>> Begin Information provided
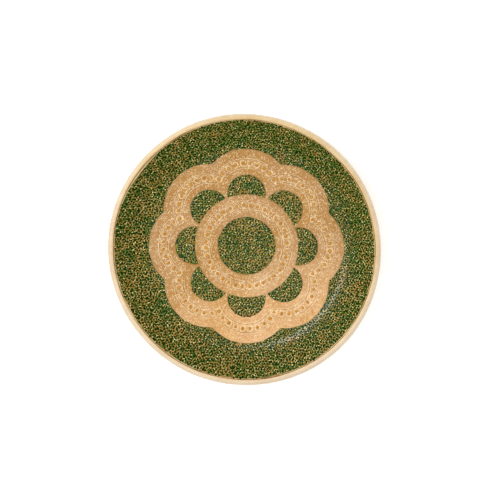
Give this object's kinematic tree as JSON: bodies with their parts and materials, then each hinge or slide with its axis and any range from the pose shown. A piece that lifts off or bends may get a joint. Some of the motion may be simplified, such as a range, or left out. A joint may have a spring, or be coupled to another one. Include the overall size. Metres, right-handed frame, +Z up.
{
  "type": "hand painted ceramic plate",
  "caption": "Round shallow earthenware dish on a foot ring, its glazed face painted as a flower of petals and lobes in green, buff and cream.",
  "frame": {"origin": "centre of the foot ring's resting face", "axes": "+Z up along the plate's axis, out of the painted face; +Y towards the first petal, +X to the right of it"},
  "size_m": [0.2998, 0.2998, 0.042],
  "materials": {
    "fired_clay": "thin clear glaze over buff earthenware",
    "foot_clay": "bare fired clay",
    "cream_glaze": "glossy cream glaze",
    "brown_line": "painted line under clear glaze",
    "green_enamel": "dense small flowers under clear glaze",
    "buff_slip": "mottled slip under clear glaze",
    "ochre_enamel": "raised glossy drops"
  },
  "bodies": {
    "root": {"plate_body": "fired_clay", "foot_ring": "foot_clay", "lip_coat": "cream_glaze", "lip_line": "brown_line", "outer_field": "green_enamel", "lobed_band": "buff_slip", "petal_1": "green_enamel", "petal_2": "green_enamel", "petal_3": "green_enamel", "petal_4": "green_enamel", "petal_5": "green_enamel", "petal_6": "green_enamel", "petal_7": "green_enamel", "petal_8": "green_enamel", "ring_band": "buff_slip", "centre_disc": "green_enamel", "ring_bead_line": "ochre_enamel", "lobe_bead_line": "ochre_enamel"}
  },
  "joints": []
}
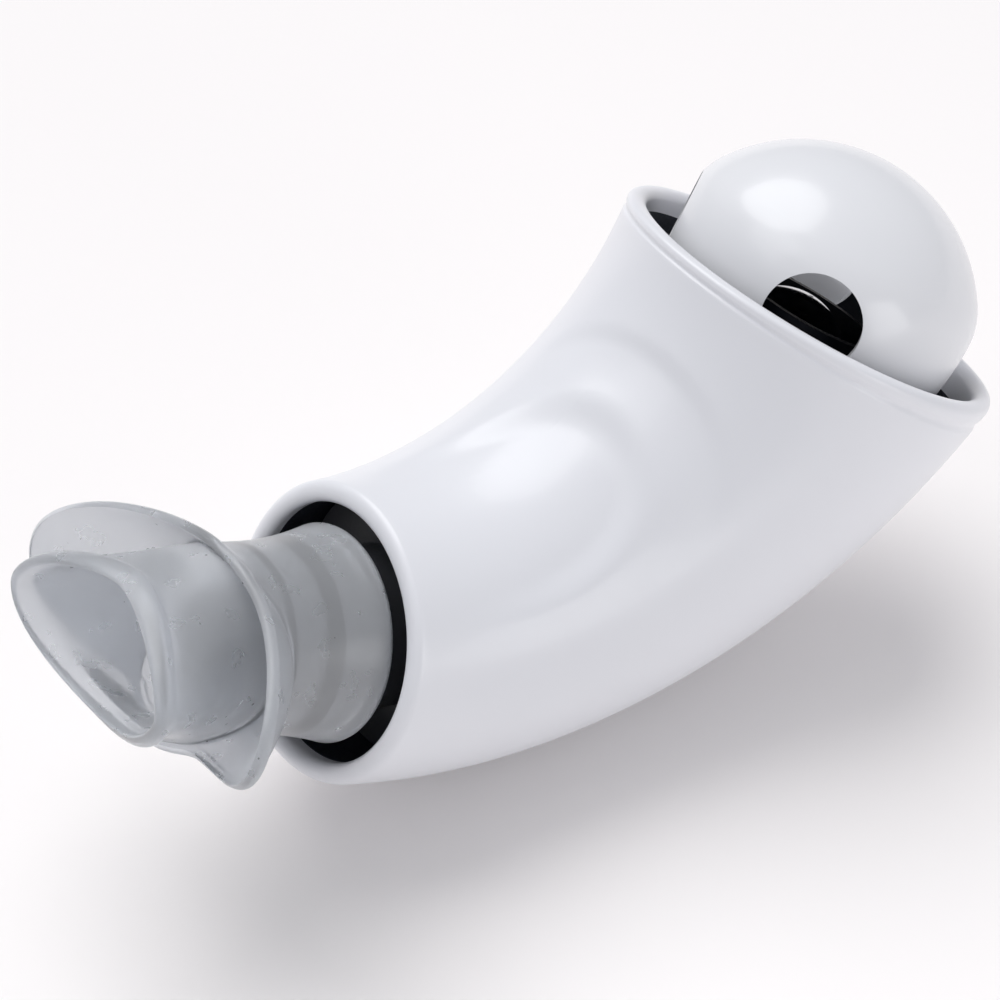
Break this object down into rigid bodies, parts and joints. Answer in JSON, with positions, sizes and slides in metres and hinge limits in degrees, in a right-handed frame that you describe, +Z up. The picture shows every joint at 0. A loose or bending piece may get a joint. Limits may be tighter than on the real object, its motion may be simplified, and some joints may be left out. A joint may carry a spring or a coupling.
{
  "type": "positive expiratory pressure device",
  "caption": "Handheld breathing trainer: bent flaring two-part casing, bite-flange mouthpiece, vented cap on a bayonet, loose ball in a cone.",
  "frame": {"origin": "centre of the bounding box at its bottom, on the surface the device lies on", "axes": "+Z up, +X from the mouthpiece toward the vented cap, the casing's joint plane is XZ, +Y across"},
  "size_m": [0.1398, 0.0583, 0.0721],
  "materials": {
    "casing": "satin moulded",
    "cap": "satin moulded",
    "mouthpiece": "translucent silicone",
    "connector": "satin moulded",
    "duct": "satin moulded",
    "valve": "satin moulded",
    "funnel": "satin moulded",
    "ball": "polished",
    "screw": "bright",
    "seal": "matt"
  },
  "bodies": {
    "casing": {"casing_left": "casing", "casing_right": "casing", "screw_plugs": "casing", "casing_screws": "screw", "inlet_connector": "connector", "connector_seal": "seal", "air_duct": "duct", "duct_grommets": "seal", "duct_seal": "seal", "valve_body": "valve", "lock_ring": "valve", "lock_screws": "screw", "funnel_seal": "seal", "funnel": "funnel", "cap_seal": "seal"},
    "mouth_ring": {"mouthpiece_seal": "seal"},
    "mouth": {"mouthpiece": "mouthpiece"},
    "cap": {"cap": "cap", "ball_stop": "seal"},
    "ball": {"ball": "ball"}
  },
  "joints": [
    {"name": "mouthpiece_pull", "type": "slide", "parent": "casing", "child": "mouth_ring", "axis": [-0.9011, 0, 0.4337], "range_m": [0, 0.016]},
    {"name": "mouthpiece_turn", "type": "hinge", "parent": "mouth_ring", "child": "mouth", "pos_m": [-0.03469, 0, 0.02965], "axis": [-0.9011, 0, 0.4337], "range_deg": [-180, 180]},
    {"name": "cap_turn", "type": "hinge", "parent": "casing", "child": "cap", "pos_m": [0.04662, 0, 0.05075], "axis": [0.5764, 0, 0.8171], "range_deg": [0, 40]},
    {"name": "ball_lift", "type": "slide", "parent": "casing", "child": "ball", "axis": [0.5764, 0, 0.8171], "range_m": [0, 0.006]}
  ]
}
>> End Information provided
*Your goal*
All of the material must be reproduced exactly.

*Written solution*
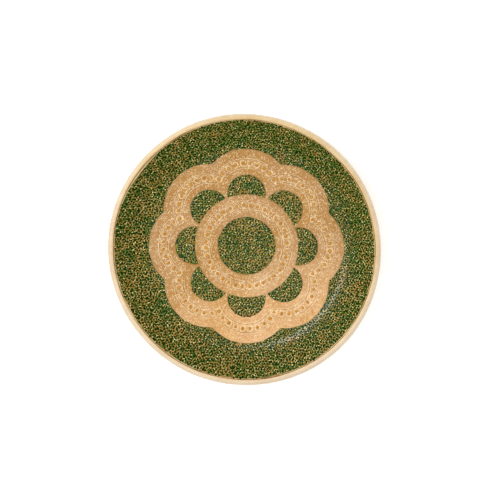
Give this object's kinematic tree as JSON: bodies with their parts and materials, then each hinge or slide with its axis and any range from the pose shown. A piece that lifts off or bends may get a joint. Some of the motion may be simplified, such as a range, or left out. A joint may have a spring, or be coupled to another one. Include the overall size. Metres, right-handed frame, +Z up.
{
  "type": "hand painted ceramic plate",
  "caption": "Round shallow earthenware dish on a foot ring, its glazed face painted as a flower of petals and lobes in green, buff and cream.",
  "frame": {"origin": "centre of the foot ring's resting face", "axes": "+Z up along the plate's axis, out of the painted face; +Y towards the first petal, +X to the right of it"},
  "size_m": [0.2998, 0.2998, 0.042],
  "materials": {
    "fired_clay": "thin clear glaze over buff earthenware",
    "foot_clay": "bare fired clay",
    "cream_glaze": "glossy cream glaze",
    "brown_line": "painted line under clear glaze",
    "green_enamel": "dense small flowers under clear glaze",
    "buff_slip": "mottled slip under clear glaze",
    "ochre_enamel": "raised glossy drops"
  },
  "bodies": {
    "root": {"plate_body": "fired_clay", "foot_ring": "foot_clay", "lip_coat": "cream_glaze", "lip_line": "brown_line", "outer_field": "green_enamel", "lobed_band": "buff_slip", "petal_1": "green_enamel", "petal_2": "green_enamel", "petal_3": "green_enamel", "petal_4": "green_enamel", "petal_5": "green_enamel", "petal_6": "green_enamel", "petal_7": "green_enamel", "petal_8": "green_enamel", "ring_band": "buff_slip", "centre_disc": "green_enamel", "ring_bead_line": "ochre_enamel", "lobe_bead_line": "ochre_enamel"}
  },
  "joints": []
}
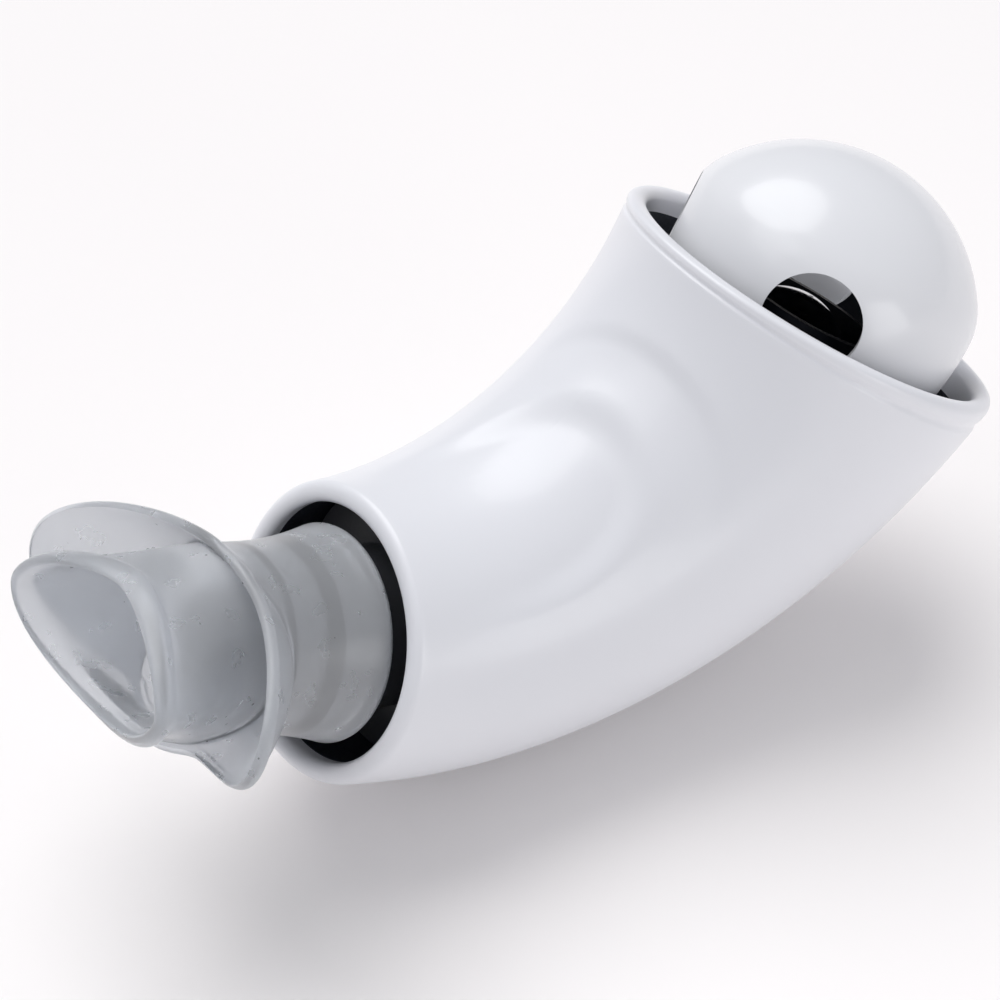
Break this object down into rigid bodies, parts and joints. Answer in JSON, with positions, sizes and slides in metres and hinge limits in degrees, in a right-handed frame that you describe, +Z up. The picture shows every joint at 0. A loose or bending piece may get a joint. Limits may be tighter than on the real object, its motion may be simplified, and some joints may be left out. A joint may carry a spring or a coupling.
{
  "type": "positive expiratory pressure device",
  "caption": "Handheld breathing trainer: bent flaring two-part casing, bite-flange mouthpiece, vented cap on a bayonet, loose ball in a cone.",
  "frame": {"origin": "centre of the bounding box at its bottom, on the surface the device lies on", "axes": "+Z up, +X from the mouthpiece toward the vented cap, the casing's joint plane is XZ, +Y across"},
  "size_m": [0.1398, 0.0583, 0.0721],
  "materials": {
    "casing": "satin moulded",
    "cap": "satin moulded",
    "mouthpiece": "translucent silicone",
    "connector": "satin moulded",
    "duct": "satin moulded",
    "valve": "satin moulded",
    "funnel": "satin moulded",
    "ball": "polished",
    "screw": "bright",
    "seal": "matt"
  },
  "bodies": {
    "casing": {"casing_left": "casing", "casing_right": "casing", "screw_plugs": "casing", "casing_screws": "screw", "inlet_connector": "connector", "connector_seal": "seal", "air_duct": "duct", "duct_grommets": "seal", "duct_seal": "seal", "valve_body": "valve", "lock_ring": "valve", "lock_screws": "screw", "funnel_seal": "seal", "funnel": "funnel", "cap_seal": "seal"},
    "mouth_ring": {"mouthpiece_seal": "seal"},
    "mouth": {"mouthpiece": "mouthpiece"},
    "cap": {"cap": "cap", "ball_stop": "seal"},
    "ball": {"ball": "ball"}
  },
  "joints": [
    {"name": "mouthpiece_pull", "type": "slide", "parent": "casing", "child": "mouth_ring", "axis": [-0.9011, 0, 0.4337], "range_m": [0, 0.016]},
    {"name": "mouthpiece_turn", "type": "hinge", "parent": "mouth_ring", "child": "mouth", "pos_m": [-0.03469, 0, 0.02965], "axis": [-0.9011, 0, 0.4337], "range_deg": [-180, 180]},
    {"name": "cap_turn", "type": "hinge", "parent": "casing", "child": "cap", "pos_m": [0.04662, 0, 0.05075], "axis": [0.5764, 0, 0.8171], "range_deg": [0, 40]},
    {"name": "ball_lift", "type": "slide", "parent": "casing", "child": "ball", "axis": [0.5764, 0, 0.8171], "range_m": [0, 0.006]}
  ]
}